⟨
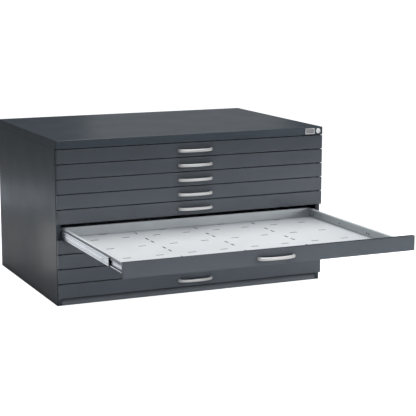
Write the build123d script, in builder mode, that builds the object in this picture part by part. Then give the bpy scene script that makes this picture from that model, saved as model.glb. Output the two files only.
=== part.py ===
from build123d import *
import os
from math import cos, radians, sin

# Flat file cabinet for A0 sheets, built from folded steel sheet. Millimetres, +Z up, the drawer
# fronts face -Y, and the origin is at the middle of the cabinet's footprint, on the floor.
# The right-hand pieces are drawn and the left-hand ones mirrored from them.

# ---------------------------------------------------------------- driving dimensions
cabinet_width = 1350.0
cabinet_depth = 960.0           # over the closed drawer fronts
cabinet_height = 760.0
sheet = 1.2                     # steel of the casing and the drawer fronts
bend = 2.5                      # outside radius of the casing's folds

cover_height = 37.5
plinth_height = 34.0

drawer_count = 10
drawer_pitch = 68.5
front_gap = 3.5
front_thickness = 20.0
open_drawer = 6
drawer_travel = 840.0
middle_travel = 630.0           # the middle slide member goes three quarters as far

tray_sheet = 1.0
tray_width = 1280.0
tray_depth = 870.0
tray_height = 42.5
rim_width = 13.0

slide_length = 895.0
slide_sheet = 1.5
slide_room = 13.0               # between the uprights and the drawer's side

# ---------------------------------------------------------------- places worked out from them
half_width = cabinet_width / 2
front_face = -cabinet_depth / 2
back_face = cabinet_depth / 2
body_front = front_face + front_thickness
cover_bottom = cabinet_height - cover_height
front_height = drawer_pitch - front_gap
slide_wall = tray_width / 2 + slide_room        # inner face of the uprights
tray_lift = 0.5                                 # tray underside above the front's lower edge
slide_lift = 20.0                               # slide centre above the front's lower edge
drawers = range(1, drawer_count + 1)


def front_bottom(number):
    """Height of the lower edge of a drawer's front; drawer 1 is the top one."""
    top = cover_bottom - front_gap - (number - 1) * drawer_pitch
    return top - front_height


def drawer_shift(number):
    """How far along Y a drawer stands from its closed place."""
    return -drawer_travel if number == open_drawer else 0.0


def middle_shift(number):
    """How far along Y a drawer's middle slide members stand from their closed place."""
    return -middle_travel if number == open_drawer else 0.0


def save(piece, name):
    """Label a finished piece and write its STEP file."""
    piece.part.label = name
    export_step(piece.part, f"parts/{name}.step")


# ---------------------------------------------------------------- casing
def make_side(name, mirrored):
    """Outer skin with front and rear returns, top and bottom flanges, and welded uprights."""
    skin_line = half_width - sheet / 2
    hem_line = slide_wall + sheet / 2
    hem_depth = 10.0
    rear_return = 20.0
    flange_start = body_front + 20.0            # the front corner is left open for the lock bar
    flange_middle = (flange_start + back_face - sheet) / 2
    upright_width = 40.0
    upright_places = (body_front + 45.0, 0.0, back_face - 80.0)
    upright_foot = 3.0
    top_round = 1.1                             # the skin's upper edge, under the cover
    with BuildPart() as side:
        with BuildSketch(Plane.XY):
            with BuildLine():
                Polyline(
                    (hem_line, body_front + hem_depth),
                    (hem_line, body_front + sheet / 2),
                    (skin_line, body_front + sheet / 2),
                    (skin_line, back_face - sheet / 2),
                    (half_width - rear_return, back_face - sheet / 2),
                )
            trace(line_width=sheet)
        extrude(amount=cover_bottom)
        outer_folds = side.edges().filter_by(Axis.Z).group_by(Axis.X)[-1]
        fillet(outer_folds, radius=bend)
        upper_edge = side.edges().filter_by(Axis.Y).group_by(Axis.Z)[-1].sort_by(Axis.X)[-1]
        fillet(upper_edge, radius=top_round)
        for height in (0.0, cover_bottom - sheet):
            with BuildSketch(Plane.XY.offset(height)):
                with Locations((half_width - sheet - rear_return / 2, flange_middle)):
                    Rectangle(rear_return, back_face - sheet - flange_start)
            extrude(amount=sheet)
        with BuildSketch(Plane.XY.offset(upright_foot)):
            for place in upright_places:
                with BuildLine():
                    Polyline(
                        (half_width - sheet, place - upright_width / 2),
                        (hem_line, place - upright_width / 2),
                        (hem_line, place + upright_width / 2),
                        (half_width - sheet, place + upright_width / 2),
                    )
                trace(line_width=sheet)
        extrude(amount=cover_bottom - 2 * upright_foot)
        if mirrored:
            mirror(about=Plane.YZ, mode=Mode.REPLACE)
    save(side, name)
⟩
- _PROBLEM STATEMENT_
Word for word, quote all of the data above.

- _WRITTEN ANSWER_
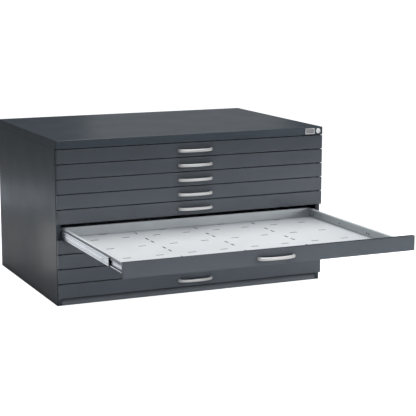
Write the build123d script, in builder mode, that builds the object in this picture part by part. Then give the bpy scene script that makes this picture from that model, saved as model.glb. Output the two files only.
=== part.py ===
from build123d import *
import os
from math import cos, radians, sin

# Flat file cabinet for A0 sheets, built from folded steel sheet. Millimetres, +Z up, the drawer
# fronts face -Y, and the origin is at the middle of the cabinet's footprint, on the floor.
# The right-hand pieces are drawn and the left-hand ones mirrored from them.

# ---------------------------------------------------------------- driving dimensions
cabinet_width = 1350.0
cabinet_depth = 960.0           # over the closed drawer fronts
cabinet_height = 760.0
sheet = 1.2                     # steel of the casing and the drawer fronts
bend = 2.5                      # outside radius of the casing's folds

cover_height = 37.5
plinth_height = 34.0

drawer_count = 10
drawer_pitch = 68.5
front_gap = 3.5
front_thickness = 20.0
open_drawer = 6
drawer_travel = 840.0
middle_travel = 630.0           # the middle slide member goes three quarters as far

tray_sheet = 1.0
tray_width = 1280.0
tray_depth = 870.0
tray_height = 42.5
rim_width = 13.0

slide_length = 895.0
slide_sheet = 1.5
slide_room = 13.0               # between the uprights and the drawer's side

# ---------------------------------------------------------------- places worked out from them
half_width = cabinet_width / 2
front_face = -cabinet_depth / 2
back_face = cabinet_depth / 2
body_front = front_face + front_thickness
cover_bottom = cabinet_height - cover_height
front_height = drawer_pitch - front_gap
slide_wall = tray_width / 2 + slide_room        # inner face of the uprights
tray_lift = 0.5                                 # tray underside above the front's lower edge
slide_lift = 20.0                               # slide centre above the front's lower edge
drawers = range(1, drawer_count + 1)


def front_bottom(number):
    """Height of the lower edge of a drawer's front; drawer 1 is the top one."""
    top = cover_bottom - front_gap - (number - 1) * drawer_pitch
    return top - front_height


def drawer_shift(number):
    """How far along Y a drawer stands from its closed place."""
    return -drawer_travel if number == open_drawer else 0.0


def middle_shift(number):
    """How far along Y a drawer's middle slide members stand from their closed place."""
    return -middle_travel if number == open_drawer else 0.0


def save(piece, name):
    """Label a finished piece and write its STEP file."""
    piece.part.label = name
    export_step(piece.part, f"parts/{name}.step")


# ---------------------------------------------------------------- casing
def make_side(name, mirrored):
    """Outer skin with front and rear returns, top and bottom flanges, and welded uprights."""
    skin_line = half_width - sheet / 2
    hem_line = slide_wall + sheet / 2
    hem_depth = 10.0
    rear_return = 20.0
    flange_start = body_front + 20.0            # the front corner is left open for the lock bar
    flange_middle = (flange_start + back_face - sheet) / 2
    upright_width = 40.0
    upright_places = (body_front + 45.0, 0.0, back_face - 80.0)
    upright_foot = 3.0
    top_round = 1.1                             # the skin's upper edge, under the cover
    with BuildPart() as side:
        with BuildSketch(Plane.XY):
            with BuildLine():
                Polyline(
                    (hem_line, body_front + hem_depth),
                    (hem_line, body_front + sheet / 2),
                    (skin_line, body_front + sheet / 2),
                    (skin_line, back_face - sheet / 2),
                    (half_width - rear_return, back_face - sheet / 2),
                )
            trace(line_width=sheet)
        extrude(amount=cover_bottom)
        outer_folds = side.edges().filter_by(Axis.Z).group_by(Axis.X)[-1]
        fillet(outer_folds, radius=bend)
        upper_edge = side.edges().filter_by(Axis.Y).group_by(Axis.Z)[-1].sort_by(Axis.X)[-1]
        fillet(upper_edge, radius=top_round)
        for height in (0.0, cover_bottom - sheet):
            with BuildSketch(Plane.XY.offset(height)):
                with Locations((half_width - sheet - rear_return / 2, flange_middle)):
                    Rectangle(rear_return, back_face - sheet - flange_start)
            extrude(amount=sheet)
        with BuildSketch(Plane.XY.offset(upright_foot)):
            for place in upright_places:
                with BuildLine():
                    Polyline(
                        (half_width - sheet, place - upright_width / 2),
                        (hem_line, place - upright_width / 2),
                        (hem_line, place + upright_width / 2),
                        (half_width - sheet, place + upright_width / 2),
                    )
                trace(line_width=sheet)
        extrude(amount=cover_bottom - 2 * upright_foot)
        if mirrored:
            mirror(about=Plane.YZ, mode=Mode.REPLACE)
    save(side, name)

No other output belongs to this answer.